Written task –
Restrict the output to the lines below starting at the one that contains "points = [vertex.co" and ending at the one that contains "before = set(bpy.data.objects)", and restate them word for word, both ends included.

Supplied data –
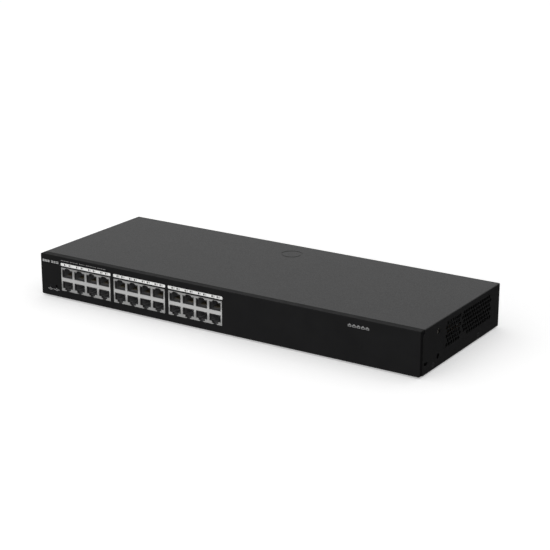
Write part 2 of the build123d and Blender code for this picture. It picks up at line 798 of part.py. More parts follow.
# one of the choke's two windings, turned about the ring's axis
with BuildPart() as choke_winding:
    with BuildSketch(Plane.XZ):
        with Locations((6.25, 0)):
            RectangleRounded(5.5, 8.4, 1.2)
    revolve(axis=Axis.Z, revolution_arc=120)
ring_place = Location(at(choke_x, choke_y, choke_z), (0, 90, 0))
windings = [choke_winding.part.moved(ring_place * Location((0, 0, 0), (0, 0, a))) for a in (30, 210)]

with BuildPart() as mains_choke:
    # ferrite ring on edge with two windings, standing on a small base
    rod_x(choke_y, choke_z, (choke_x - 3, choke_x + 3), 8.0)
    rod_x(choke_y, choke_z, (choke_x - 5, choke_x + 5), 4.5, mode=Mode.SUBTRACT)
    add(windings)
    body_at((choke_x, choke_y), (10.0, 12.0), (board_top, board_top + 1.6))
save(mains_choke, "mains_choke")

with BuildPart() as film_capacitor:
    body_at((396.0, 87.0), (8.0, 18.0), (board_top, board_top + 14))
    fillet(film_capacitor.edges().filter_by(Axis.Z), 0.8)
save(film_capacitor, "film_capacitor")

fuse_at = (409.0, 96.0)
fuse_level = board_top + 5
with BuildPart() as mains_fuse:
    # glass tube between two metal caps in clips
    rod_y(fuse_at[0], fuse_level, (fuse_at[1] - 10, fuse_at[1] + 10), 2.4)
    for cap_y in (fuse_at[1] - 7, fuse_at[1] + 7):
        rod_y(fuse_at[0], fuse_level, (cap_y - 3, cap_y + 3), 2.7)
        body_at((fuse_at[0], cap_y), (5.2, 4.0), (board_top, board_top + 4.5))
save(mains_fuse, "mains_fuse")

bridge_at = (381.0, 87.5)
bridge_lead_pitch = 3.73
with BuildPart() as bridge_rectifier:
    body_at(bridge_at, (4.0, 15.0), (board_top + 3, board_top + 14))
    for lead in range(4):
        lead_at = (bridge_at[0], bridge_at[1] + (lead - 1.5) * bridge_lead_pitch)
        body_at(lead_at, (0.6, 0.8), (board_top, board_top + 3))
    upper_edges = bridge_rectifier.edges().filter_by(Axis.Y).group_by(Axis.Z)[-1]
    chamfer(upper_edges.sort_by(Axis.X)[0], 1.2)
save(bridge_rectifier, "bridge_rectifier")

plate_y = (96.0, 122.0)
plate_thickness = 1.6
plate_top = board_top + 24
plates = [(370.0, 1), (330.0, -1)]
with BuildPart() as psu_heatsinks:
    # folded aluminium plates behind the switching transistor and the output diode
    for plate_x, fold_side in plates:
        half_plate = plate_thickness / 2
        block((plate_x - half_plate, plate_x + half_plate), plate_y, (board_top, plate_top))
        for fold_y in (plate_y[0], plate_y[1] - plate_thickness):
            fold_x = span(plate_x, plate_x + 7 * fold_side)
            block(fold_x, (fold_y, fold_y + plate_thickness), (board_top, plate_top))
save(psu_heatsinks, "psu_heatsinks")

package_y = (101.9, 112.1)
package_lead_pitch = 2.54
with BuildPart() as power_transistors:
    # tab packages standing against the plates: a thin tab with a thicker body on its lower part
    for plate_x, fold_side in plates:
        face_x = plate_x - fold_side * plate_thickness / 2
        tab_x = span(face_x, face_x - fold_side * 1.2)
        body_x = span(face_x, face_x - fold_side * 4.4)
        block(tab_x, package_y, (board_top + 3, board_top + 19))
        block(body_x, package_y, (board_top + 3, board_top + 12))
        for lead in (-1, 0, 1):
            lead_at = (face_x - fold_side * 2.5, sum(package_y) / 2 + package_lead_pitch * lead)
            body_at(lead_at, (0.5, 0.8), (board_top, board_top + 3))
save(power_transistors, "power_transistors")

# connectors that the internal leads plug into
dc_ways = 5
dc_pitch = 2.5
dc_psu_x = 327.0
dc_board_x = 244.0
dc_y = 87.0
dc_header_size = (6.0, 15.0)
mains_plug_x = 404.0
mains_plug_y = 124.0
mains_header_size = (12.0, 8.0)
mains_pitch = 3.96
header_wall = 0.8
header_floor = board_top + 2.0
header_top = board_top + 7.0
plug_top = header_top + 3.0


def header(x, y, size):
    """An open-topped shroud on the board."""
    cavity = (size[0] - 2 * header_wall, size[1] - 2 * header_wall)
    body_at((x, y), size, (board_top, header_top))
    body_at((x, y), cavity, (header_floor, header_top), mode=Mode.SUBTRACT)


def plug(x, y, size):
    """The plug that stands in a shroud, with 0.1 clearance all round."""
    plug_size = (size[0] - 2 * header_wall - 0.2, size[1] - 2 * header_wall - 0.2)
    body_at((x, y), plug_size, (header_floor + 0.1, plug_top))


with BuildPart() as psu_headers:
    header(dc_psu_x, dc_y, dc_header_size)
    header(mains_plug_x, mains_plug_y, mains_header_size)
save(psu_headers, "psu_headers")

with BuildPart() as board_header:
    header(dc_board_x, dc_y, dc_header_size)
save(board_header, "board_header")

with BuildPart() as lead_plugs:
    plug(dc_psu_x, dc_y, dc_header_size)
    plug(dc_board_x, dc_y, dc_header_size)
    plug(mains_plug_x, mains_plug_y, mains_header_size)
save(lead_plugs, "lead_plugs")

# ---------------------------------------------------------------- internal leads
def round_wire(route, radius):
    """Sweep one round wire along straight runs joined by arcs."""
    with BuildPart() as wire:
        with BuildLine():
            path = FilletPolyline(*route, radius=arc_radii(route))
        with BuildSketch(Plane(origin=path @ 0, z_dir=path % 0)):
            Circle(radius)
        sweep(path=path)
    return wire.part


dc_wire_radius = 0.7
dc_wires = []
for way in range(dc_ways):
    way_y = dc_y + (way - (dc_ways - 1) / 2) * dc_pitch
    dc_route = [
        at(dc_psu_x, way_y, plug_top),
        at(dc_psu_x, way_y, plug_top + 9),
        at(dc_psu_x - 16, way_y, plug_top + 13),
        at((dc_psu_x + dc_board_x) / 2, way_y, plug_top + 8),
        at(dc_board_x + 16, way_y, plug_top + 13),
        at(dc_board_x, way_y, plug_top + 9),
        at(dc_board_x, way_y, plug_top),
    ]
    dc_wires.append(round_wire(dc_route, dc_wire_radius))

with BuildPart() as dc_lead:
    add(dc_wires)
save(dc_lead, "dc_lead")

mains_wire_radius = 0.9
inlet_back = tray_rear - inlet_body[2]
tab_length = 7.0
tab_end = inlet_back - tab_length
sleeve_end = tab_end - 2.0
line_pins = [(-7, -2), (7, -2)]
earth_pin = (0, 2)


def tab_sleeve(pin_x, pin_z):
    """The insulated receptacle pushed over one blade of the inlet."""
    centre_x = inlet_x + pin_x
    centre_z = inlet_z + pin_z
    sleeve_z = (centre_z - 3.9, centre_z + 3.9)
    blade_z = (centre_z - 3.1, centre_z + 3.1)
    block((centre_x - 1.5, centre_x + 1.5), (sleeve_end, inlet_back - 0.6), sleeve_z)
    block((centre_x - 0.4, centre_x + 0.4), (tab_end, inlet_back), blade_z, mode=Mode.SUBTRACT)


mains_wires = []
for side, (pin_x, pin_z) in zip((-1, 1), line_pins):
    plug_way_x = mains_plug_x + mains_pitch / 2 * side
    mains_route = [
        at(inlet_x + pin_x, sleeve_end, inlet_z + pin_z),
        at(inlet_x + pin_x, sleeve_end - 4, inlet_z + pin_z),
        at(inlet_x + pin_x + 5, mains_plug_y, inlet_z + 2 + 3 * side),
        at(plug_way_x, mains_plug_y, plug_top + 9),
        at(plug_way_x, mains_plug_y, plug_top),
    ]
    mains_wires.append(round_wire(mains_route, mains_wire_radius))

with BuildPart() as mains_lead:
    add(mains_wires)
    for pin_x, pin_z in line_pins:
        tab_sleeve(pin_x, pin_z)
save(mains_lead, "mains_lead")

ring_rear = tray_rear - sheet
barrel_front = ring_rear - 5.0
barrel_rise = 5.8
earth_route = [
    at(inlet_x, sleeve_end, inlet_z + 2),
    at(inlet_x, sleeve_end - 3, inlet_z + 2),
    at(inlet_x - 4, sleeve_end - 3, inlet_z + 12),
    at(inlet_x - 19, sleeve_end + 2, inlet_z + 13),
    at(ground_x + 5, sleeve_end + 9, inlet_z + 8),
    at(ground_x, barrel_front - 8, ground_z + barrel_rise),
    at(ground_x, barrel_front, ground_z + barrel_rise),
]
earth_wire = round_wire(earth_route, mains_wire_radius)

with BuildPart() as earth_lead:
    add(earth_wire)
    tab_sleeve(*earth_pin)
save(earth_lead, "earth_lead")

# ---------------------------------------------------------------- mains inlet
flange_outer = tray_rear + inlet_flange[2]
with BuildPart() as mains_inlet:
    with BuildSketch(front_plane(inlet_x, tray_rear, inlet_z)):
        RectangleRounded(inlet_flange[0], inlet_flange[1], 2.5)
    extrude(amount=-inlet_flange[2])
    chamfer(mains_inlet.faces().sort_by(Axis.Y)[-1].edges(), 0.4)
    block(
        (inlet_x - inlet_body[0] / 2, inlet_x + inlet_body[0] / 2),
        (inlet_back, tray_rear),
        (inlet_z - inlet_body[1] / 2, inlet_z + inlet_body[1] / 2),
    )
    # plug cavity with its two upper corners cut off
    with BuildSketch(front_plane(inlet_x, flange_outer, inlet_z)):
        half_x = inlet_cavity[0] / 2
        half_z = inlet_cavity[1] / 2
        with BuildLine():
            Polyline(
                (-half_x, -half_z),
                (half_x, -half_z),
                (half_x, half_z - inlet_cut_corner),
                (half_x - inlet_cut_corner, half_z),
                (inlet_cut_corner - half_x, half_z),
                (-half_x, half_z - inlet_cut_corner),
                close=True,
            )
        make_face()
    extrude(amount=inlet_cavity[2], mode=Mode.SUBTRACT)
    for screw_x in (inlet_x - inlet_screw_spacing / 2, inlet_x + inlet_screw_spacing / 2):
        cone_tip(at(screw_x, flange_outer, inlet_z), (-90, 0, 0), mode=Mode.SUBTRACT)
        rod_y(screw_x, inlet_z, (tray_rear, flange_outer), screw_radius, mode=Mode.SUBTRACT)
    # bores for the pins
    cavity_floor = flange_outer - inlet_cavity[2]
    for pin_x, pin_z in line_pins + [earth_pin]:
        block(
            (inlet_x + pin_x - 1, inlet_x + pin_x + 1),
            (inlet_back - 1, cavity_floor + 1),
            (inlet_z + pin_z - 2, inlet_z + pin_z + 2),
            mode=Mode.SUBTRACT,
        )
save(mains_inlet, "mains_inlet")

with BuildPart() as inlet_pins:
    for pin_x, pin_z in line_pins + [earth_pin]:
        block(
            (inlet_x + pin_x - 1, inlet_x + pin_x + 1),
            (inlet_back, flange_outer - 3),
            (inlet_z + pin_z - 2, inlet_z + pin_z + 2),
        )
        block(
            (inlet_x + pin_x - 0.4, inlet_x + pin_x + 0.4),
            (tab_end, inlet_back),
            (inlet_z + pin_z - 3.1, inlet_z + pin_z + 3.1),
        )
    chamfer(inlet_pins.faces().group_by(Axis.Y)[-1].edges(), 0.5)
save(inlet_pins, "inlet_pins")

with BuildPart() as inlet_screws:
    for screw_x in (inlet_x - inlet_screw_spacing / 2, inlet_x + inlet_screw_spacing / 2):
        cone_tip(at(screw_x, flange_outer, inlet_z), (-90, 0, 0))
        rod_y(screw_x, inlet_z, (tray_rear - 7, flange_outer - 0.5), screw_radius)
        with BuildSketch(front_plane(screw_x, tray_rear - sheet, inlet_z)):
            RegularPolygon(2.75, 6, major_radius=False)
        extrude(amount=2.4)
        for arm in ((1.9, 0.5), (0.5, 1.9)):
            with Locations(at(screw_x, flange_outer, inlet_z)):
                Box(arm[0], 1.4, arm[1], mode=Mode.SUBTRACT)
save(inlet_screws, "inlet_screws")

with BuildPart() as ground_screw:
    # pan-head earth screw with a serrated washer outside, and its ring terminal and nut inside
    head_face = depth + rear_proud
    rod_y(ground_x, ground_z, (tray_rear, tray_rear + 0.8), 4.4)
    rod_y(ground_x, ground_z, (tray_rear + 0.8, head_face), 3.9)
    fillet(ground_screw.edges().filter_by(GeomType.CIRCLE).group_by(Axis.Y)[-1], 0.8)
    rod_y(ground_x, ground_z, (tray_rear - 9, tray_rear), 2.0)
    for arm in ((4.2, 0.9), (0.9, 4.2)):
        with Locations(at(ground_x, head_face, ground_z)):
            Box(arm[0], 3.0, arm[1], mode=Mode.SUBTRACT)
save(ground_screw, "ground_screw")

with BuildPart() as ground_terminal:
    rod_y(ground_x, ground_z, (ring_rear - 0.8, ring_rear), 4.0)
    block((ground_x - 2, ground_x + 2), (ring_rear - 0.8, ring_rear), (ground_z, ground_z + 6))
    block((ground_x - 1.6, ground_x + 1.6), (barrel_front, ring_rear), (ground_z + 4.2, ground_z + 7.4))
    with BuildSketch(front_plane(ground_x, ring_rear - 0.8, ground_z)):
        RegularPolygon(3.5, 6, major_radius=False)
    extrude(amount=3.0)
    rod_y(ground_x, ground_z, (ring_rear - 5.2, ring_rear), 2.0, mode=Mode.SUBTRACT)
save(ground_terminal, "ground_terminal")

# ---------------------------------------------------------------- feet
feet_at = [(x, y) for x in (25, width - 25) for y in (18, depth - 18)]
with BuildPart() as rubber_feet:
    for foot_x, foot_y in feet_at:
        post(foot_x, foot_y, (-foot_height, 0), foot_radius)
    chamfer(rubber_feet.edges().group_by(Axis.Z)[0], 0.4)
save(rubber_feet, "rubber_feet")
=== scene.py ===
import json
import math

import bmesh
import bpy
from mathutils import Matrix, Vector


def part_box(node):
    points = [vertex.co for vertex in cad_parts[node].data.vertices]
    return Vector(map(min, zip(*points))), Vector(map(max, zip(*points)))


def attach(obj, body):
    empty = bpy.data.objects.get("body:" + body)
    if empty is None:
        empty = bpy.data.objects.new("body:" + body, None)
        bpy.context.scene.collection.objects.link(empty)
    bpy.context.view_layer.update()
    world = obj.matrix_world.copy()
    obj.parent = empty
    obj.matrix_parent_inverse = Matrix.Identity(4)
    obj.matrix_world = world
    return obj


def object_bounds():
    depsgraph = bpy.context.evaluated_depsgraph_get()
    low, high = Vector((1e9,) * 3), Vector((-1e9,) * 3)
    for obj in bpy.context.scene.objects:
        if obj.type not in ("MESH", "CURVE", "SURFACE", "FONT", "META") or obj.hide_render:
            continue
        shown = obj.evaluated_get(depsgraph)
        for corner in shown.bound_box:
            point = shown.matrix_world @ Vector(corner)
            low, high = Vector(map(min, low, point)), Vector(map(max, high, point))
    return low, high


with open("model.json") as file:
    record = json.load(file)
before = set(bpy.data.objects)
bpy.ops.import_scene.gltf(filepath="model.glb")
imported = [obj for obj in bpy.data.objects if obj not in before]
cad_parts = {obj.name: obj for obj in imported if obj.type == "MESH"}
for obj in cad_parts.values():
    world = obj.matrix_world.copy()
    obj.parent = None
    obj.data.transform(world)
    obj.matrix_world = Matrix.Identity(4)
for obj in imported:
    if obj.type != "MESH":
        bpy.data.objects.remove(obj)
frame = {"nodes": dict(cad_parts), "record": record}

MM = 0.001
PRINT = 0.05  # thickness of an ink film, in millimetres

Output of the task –
    points = [vertex.co for vertex in cad_parts[node].data.vertices]
    return Vector(map(min, zip(*points))), Vector(map(max, zip(*points)))


def attach(obj, body):
    empty = bpy.data.objects.get("body:" + body)
    if empty is None:
        empty = bpy.data.objects.new("body:" + body, None)
        bpy.context.scene.collection.objects.link(empty)
    bpy.context.view_layer.update()
    world = obj.matrix_world.copy()
    obj.parent = empty
    obj.matrix_parent_inverse = Matrix.Identity(4)
    obj.matrix_world = world
    return obj


def object_bounds():
    depsgraph = bpy.context.evaluated_depsgraph_get()
    low, high = Vector((1e9,) * 3), Vector((-1e9,) * 3)
    for obj in bpy.context.scene.objects:
        if obj.type not in ("MESH", "CURVE", "SURFACE", "FONT", "META") or obj.hide_render:
            continue
        shown = obj.evaluated_get(depsgraph)
        for corner in shown.bound_box:
            point = shown.matrix_world @ Vector(corner)
            low, high = Vector(map(min, low, point)), Vector(map(max, high, point))
    return low, high


with open("model.json") as file:
    record = json.load(file)
before = set(bpy.data.objects)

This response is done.